Tuesday, March 13, 2007

A flexible philosophy

New assembly lines will help reduce extra inventory costs

By RICK BARRETT
rbarrett@journalsentinel.com
Posted: March 12, 2007

Dresser Inc., the parent of Waukesha Engine Corp., will be sold to a private investment group, giving the new owners some automated manufacturing systems like those found at a growing number of companies.

On Monday, Dresser announced it was being acquired by a trio of private investment firms that includes Lehman Brothers, a New York bank with a $1.6 billion equity fund.

Terms of the deal were not disclosed. Dresser's new owners will be Lehman Brothers and business partners Riverstone Holdings LLC and First Reserve Fund XI.

Dresser, based in Dallas, currently is owned by private investors including First Reserve Fund. One of its divisions is Waukesha Engine, which has 1,000 employees and makes large engines used in the energy and utility industries.

"The bottom line of this change of ownership for Waukesha and our parent company is very simple - it's business as usual. The transaction will be transparent to our employees, customers and suppliers," Tom Laird, Waukesha Engine president, said in a prepared statement.

But what's different are some of the manufacturing methods that Waukesha and other area companies have used to become more productive and reduce costs.

Waukesha recently spent nearly $2 million on a manufacturing cell that uses three machines and a robotic arm to move parts between them. The cell makes large engine pistons weighing 40 pounds each.

This summer, Waukesha will install a flexible manufacturing system that can make engine components in small quantities rather than large batches, saving money on inventory.
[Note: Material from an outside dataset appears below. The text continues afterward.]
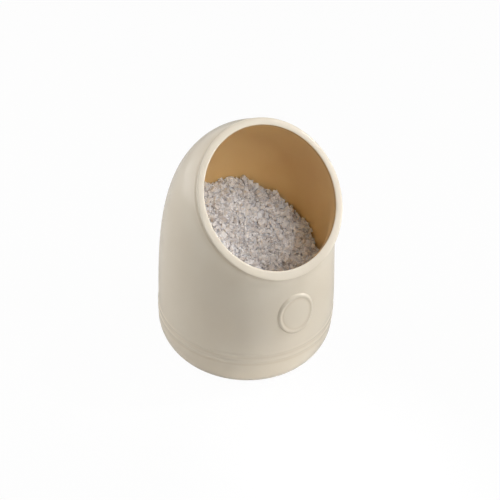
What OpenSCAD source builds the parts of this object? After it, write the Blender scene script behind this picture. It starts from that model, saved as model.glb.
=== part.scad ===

"The key is to make as small of batch sizes as possible, and the ideal lot size is one," said Alan Antoniewicz, company executive vice president and general manager.

Other manufacturers have adopted similar methods, said Frank Rath, director of the engineering professional development program at University of Wisconsin-Madison.

"There's a lot of cost associated with inventory. Just the fact that you have to pay for it, carry it, store it and manage it really adds up," Rath said.

One study found that 25 cents of every dollar spent by manufacturing companies was related to inventory costs. Worse yet, companies sometimes make things that are never sold or have to be sold at fire-sale prices.

"You are much better off to produce small batches, of just what you need, and make better use of your manufacturing capacity," Rath said. "Otherwise you are losing valuable machine time for something that might just sit on a shelf."

With flexible manufacturing, companies can program machines to make as few parts as they want. Progress can be interrupted to make other kinds of parts before returning to the original job.

The days are gone when companies bought machines capable of producing only one or two types of parts, said John Lenz, president of CMS Research Inc., an Oshkosh firm that sells factory automation software.

Factories want the capability to produce a large variety of parts with the same machine. It's important for competitive reasons, Lenz said.

"When you visit low-cost countries like China, you will see some of the same, modern machines used by successful companies in Milwaukee. The Chinese aren't buying cheap, rundown stuff," Lenz said.

Manufacturers such as John Deere Inc., in Horicon, have set up flexible assembly lines that can be interrupted to change products on short notice. It has helped the maker of lawn and garden tractors remain synchronized with the changing needs of its equipment dealers.

Oshkosh Truck Corp. has a flexible assembly line that allows some trucks to have different features depending on how they will be used.

Oshkosh once carried about 10 days' worth of engines. Now it has fewer than two days' worth - lowering its inventory costs.

Inventory control is important for companies that supply the big equipment makers such as John Deere and Oshkosh. The suppliers no longer have the luxury of making thousands of parts at a time because their customers won't carry that much inventory.

New machine tools can be programmed to make fast changes in product design "on the fly." Previously, changes were expensive and time consuming.

"Now, instead of adding employees, companies are adding technology," said Tom Tank with Progressive Machinery Inc. in Wauwatosa.

"At the end of the day, they have produced more parts with the same number of employees," Tank added.

Ford Motor Co. has said it expects to save more than $2 billion by 2010 through the introduction of flexible manufacturing at assembly plants.

DaimlerChrysler Corp. has said that flexible manufacturing has allowed Chrysler Group to bring new vehicles to market quicker. Also, in some cases the new methods have resulted in up to 85% savings in some areas of the production line.

But it's not enough for companies to add robots and other technologies and immediately realize savings, Lenz said.

Some companies only get about half the productivity improvement they expected. The shortcomings are the fault of ineffective management, not the machines, Lenz said.

"Many times, companies put a lot of effort into the shop floor, in making that piece of the operation work, only to find that something like the data side of the project isn't capable," he added.

Getting the most out of flexible manufacturing requires coordination throughout a company, including office functions such as ordering raw materials and scheduling product deliveries.

"None of this is easy or everybody would be doing it," Lenz said.